Oh gosh, there were so many! We laughed a lot every day, especially during the seventh episode, in which my son and I attempt to catch a mouse that’s dropping presents for us in the kitchen. We used a remote control car to simulate the mouse trapped under a bowl. It was so realistic, it actually made us jump around screaming. No acting required!
How can you tell when you’re reading a great script?
If I can’t put it down, that’s a sign that it’s a compelling story. I’m also a very emotional person, so if it doesn’t make me cry, but it’s clearly supposed to, then I know something in the script isn’t working the way it should. There were a few episodes in this first season of MPL that made me bawl my eyes out when I read them.
As an actor, what are you still trying to learn?
Everything! Honestly. Each time I get a new script I go on a new learning journey. Every story is different. Every character is unique. Even if it may resemble something else, it doesn’t matter. Do you know more than one doctor? Yes. Are they the same person? Do they have the same story? No. Every character, and therefore every audition, every role brings a new opportunity to learn and create a new human being with unique experiences and feelings.
When did you begin to see acting as a potential career avenue?
I was in my late 20s, taking classes and doing indie films when I realized that if I really wanted to pursue it, I needed to give up my very comfortable day job to have my days free for auditions. That was a big change in my life, and making that decision was an acknowledgment to myself that I believed I could make a career out of it.
How important is social media to you right now?
Incredibly important. It’s a platform I use to keep up with my friends and colleagues. I can send out love to those who need it, and I can stay up to date with what’s happening in my industry. Plus memes make me laugh, and that’s more important than ever. What do you want the world to look like in 10 years? I hope that there’s a shift in the way we mass consume. We’re destroying our planet and killing ourselves. It would be amazing for everyone to take steps, both big and small, to help make this planet and our bodies healthier.

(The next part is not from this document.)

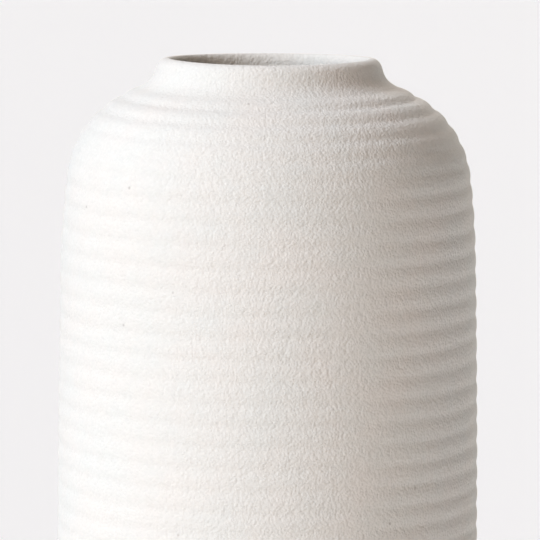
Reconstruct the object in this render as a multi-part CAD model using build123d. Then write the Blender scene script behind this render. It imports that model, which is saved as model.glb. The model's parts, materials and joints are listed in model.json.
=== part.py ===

Everyone seems to have an app idea at the moment, what’s yours?
An app that is mandatory for everyone earning above a certain income that tracks spending. Every time they spend $100, $1 gets put into an account that helps the less fortunate. The disproportion of wealth is a concern of mine, and this is a small, but potentially significant way people could give back.
If you had the chance to put something on billboards worldwide next week, what would it be? Or what would it say?
I would want to make people laugh. So if it could make a farting sound every time someone drove by, I think that would be hilarious. Fart jokes never go out of style.
In front of the camera, what is a fear you’d like to conquer? I shied away from showing my body when I first started out because the opportunities with nudity felt gratuitous. But I’d love to play a part which involves nudity as a tool to strengthen a story and deepen our understanding of a character. To be completely naked in front of the camera, for art that I believe in, would be terrifying and empowering.
What can you tell us about your upcoming projects?
I have a few made for TV movies on right now. Lifetime’s His Fatal Fixation, and Hallmark’s Matchmaker Mysteries: A Killer Engagement. They’re great because you’ll definitely yell at the characters on your TV screen, telling them to do the opposite of whatever dangerous decisions they’re making!
Aside from your upcoming projects, is there one thing you’re particularly excited about for the future?
I’ve been learning Spanish. It’s been something I’ve wanted to do since I was a kid and now I’m finally taking it seriously. Once we are out of lockdown and can travel again, I hope to use this new language as a way to meet people I wouldn’t have been able to communicate with before.